Nel secondo semestre 2011, Berlusconi prima e Monti poi hanno confezionato un aumento di 2,6 punti percentuali di pressione fiscale. C’era da salvare l’Italia, ma forse è più giusto dire che c’era da salvare l’Italia così come si trovava.
L’Italia dei mille parlamentari e della moltitudine di assessori e consiglieri regionali.
L’Italia della corruzione dilagante negli incarichi pubblici.
L’Italia dei superstipendi degli alti dirigenti pubblici e degli ottimi stipendi, paragonati a quelli del settore privato, dei dirigenti intermedi.
L’Italia della galassia di partecipate pubbliche e dell’opacità amministrativa.
L’Italia dei rimborsi elettorali dei partiti e dei ristorni di fondi pubblici alle fondazioni private dei vari big sulla breccia da oltre vent’anni.

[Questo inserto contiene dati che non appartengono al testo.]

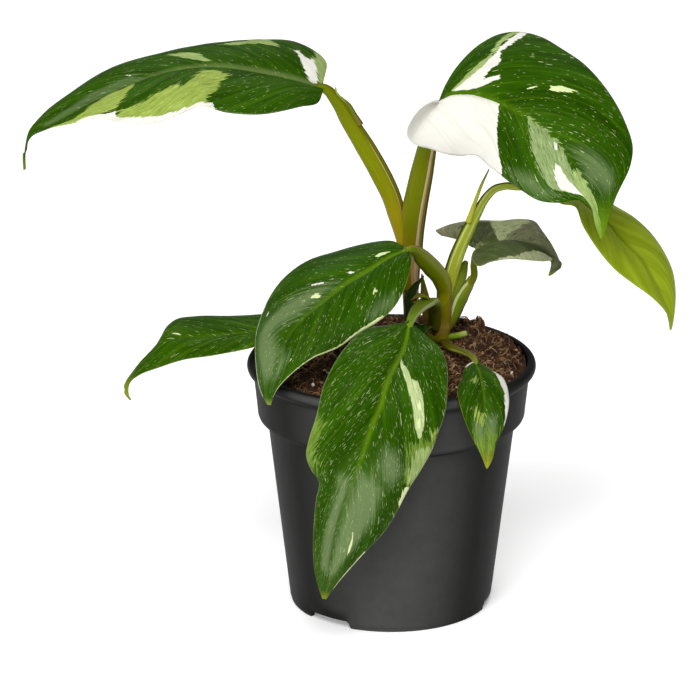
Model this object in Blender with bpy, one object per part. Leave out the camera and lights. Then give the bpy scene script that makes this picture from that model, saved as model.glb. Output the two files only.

Per salvare tutto questo, ma al contempo raggiungere il pareggio di bilancio, è stato inevitabile un salasso fiscale, gran parte del quale, peraltro, lo sentiremo concretamente solo a partire da giugno 2012: ebbene sì, il peggio deve ancora venire. Messa la toppa e garantita la salvezza di quell’Italia, si è iniziato a pensare a come far crescere l’altra Italia, quella dell’economia privata. Perché, anche se l’obiettivo principale è stato, evidentemente, a posteriori, salvare quell’Italia, tornerebbe comodo a tutti, anche a quell’Italia, se l’altra Italia, nonostante tutto, crescesse un po’.
Si è partiti con le liberalizzazioni, ma poi, al netto di alcune incaute e trionfalistiche affermazioni iniziali del Governo, si è preso atto che le liberalizzazioni, da sole, non possono fare il miracolo: sono moltiplicatori, non fattori di crescita e, se il fattore di crescita sta a zero, zero per mille è comunque uguale a zero.

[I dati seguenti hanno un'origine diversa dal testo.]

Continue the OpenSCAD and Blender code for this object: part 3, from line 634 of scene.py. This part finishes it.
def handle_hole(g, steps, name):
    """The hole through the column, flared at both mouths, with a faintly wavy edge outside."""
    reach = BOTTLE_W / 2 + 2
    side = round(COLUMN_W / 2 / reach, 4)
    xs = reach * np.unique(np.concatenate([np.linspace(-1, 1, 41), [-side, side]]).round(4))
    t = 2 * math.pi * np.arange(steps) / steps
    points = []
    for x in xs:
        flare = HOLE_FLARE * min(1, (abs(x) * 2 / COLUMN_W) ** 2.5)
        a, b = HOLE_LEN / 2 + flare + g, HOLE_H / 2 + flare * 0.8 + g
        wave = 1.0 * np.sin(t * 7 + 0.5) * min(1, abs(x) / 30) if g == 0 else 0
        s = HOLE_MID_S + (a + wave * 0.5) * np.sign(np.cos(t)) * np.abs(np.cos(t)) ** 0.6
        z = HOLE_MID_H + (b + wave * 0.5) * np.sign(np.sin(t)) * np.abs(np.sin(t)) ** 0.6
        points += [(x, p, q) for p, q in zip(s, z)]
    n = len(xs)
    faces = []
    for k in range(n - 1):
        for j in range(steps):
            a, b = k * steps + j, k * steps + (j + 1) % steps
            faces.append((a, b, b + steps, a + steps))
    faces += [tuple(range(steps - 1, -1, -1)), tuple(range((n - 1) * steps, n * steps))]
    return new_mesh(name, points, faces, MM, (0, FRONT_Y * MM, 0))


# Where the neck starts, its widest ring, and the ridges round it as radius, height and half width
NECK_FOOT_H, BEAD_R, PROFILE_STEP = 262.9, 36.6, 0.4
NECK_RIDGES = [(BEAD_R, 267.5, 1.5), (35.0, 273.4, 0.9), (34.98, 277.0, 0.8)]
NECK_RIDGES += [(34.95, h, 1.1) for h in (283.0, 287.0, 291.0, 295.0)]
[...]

Si è quindi passati alla riforma del mercato del lavoro, ma anche qui, con la quadratura del cerchio ancora tutta da trovare, il Governo già comincia a mettere le mani avanti: questa riforma, di per se stessa, non può certo garantire il rilancio dell’occupazione. A breve toccherà alla riforma del sistema fiscale, la cui bozza di delega è in discussione in Consiglio dei Ministri in questi giorni (si veda “Pronta una nuova delega per la riforma fiscale” di ieri).

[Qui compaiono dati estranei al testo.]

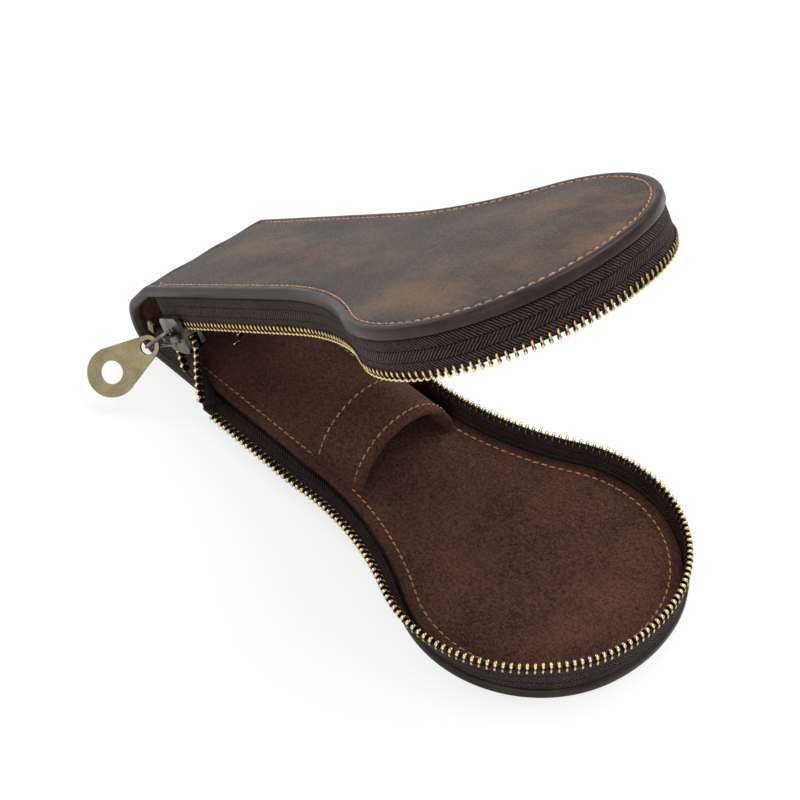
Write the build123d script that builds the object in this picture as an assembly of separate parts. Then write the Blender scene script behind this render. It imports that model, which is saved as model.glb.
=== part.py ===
"""Zipped leather travel case for one wristwatch, lid held open.

Frame: X runs from the hinge axis to the round end, Y runs across the case and Z is up.
The origin is on the table, below the middle of the hinge axis.  The lid is drawn shut and
then turned open about the crease where its outer face meets the spine.  All sizes are in millimetres.
"""
from build123d import *

import math
import os

# ---- outline of both panels ---------------------------------------------------------------
CASE_LENGTH = 151.0        # hinge axis to the tip of the round end
ROUND_WIDTH = 69.4         # widest place of the round end
NECK_WIDTH = 39.5          # straight narrow part
NECK_LENGTH = 62.4         # hinge axis to the end of the straight sides
SWEEP_RADIUS = 80.0        # hollow curve between the neck and the round end
SHOULDER_RADIUS = 32.3     # side arcs of the round end

# ---- layers of one half, counted from its outer face -------------------------------------
HALF_DEPTH = 12.0          # outer face to the plane where the halves meet
LEATHER = 1.6              # outer leather
RIM_HEIGHT = 2.8           # turned and painted edge
RIM_WIDTH = 2.4
EDGE_BREAK = 0.4           # sanded corner of the painted edge
BOARD_GAP = 0.2            # board to rim
TAPE = 0.8                 # woven zip tape
TAPE_INSET = 0.6           # edge of the rim to the outside of the tape
FLANGE = 0.6               # sewn margin of the tape, pressed flat
FLANGE_WIDTH = 5.6
LINING = 0.8               # suede
LINING_GAP = 0.3           # tape to the edge of the lining
PAD_INSET = 7.2            # rim edge to the edge of the padding
PAD = 1.3
PAD_SLOPE = 1.2            # run of the lining's slope over the padding's edge

# ---- opening ------------------------------------------------------------------------------
REST_OPEN = 32.5           # degrees between the halves
SPINE_BEND = 9.5           # outer bend radius of the leather spine

# ---- zip ----------------------------------------------------------------------------------
TOOTH_PITCH = 2.5
TOOTH_THICK = 1.2          # along the row
TOOTH_WIDTH = 2.5          # through the tape
TOOTH_LENGTH = 3.5
TOOTH_TIP_GAP = 0.15       # tip to the plane where the halves meet
TOOTH_HEAD = 1.2           # length of the tapered head
TOOTH_TIP_WIDTH = 1.1
TOOTH_GRIP = 1.7           # depth of the slot that grips the tape
GRIP_GAP = 0.12            # tape to the sides of the slot
CORNER_RADIUS = 2.5        # turn of the tape at the hinge end
CORNER_TURN_IN = 2.0       # straight run of the tape past that turn
FLARE_ANGLE = 64.0         # lean of the lower tape along the near side of the neck
FLARE_FROM = 28.0          # where the leaning starts, from the hinge axis
FLARE_FADE = 85.0          # length past the neck in which the lean fades
FLARE_STEP = 2.4           # largest step between the drawn sections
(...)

Una bozza che non prevede alcun tipo di riduzione delle imposte (nemmeno l’IRAP), semmai ne prevede di nuove (imposte ambientali per favorire la green economy) e per il resto formula vaghe promesse di restituzione dei maggiori introiti derivanti dalla lotta all’evasione fiscale, tema su cui la bozza si concentra in larga parte.
Tra il 2000 e il 2008, la spesa pubblica è cresciuta del 20% Inutile dire che, quando arriverà il momento, verrà precisato che una riforma fiscale con queste caratteristiche, di per se stessa, può razionalizzare il prelievo e magari renderlo più equo, ma certamente non può rilanciare l’economia. Dai e dai, a qualcuno verrà in mente che, per poter riprendere un percorso di crescita economica di questo Paese, sia necessario intervenire sul suo settore pubblico e parapubblico che non funziona, invece che sul suo settore privato che, nonostante una simile zavorra, ancora riesce a non collassare del tutto?
Dal 2001 al 2008, la spesa pubblica è cresciuta in termini reali di oltre il 20%: basterebbe riportare le lancette all’anno 2000, aggiornato con l’inflazione, e avremmo le risorse per fare qualsiasi cosa.
Non vi è da stupirsi che, per quanto accaduto sino ad oggi, il Governo tecnico abbia il pieno sostegno dei partiti, delle istituzioni e, in senso più ampio, dell’establishment. Vi sarà da stupirsi se, in assenza di questo auspicabile cambiamento di rotta, il Governo tecnico avrà domani il sostegno della gente.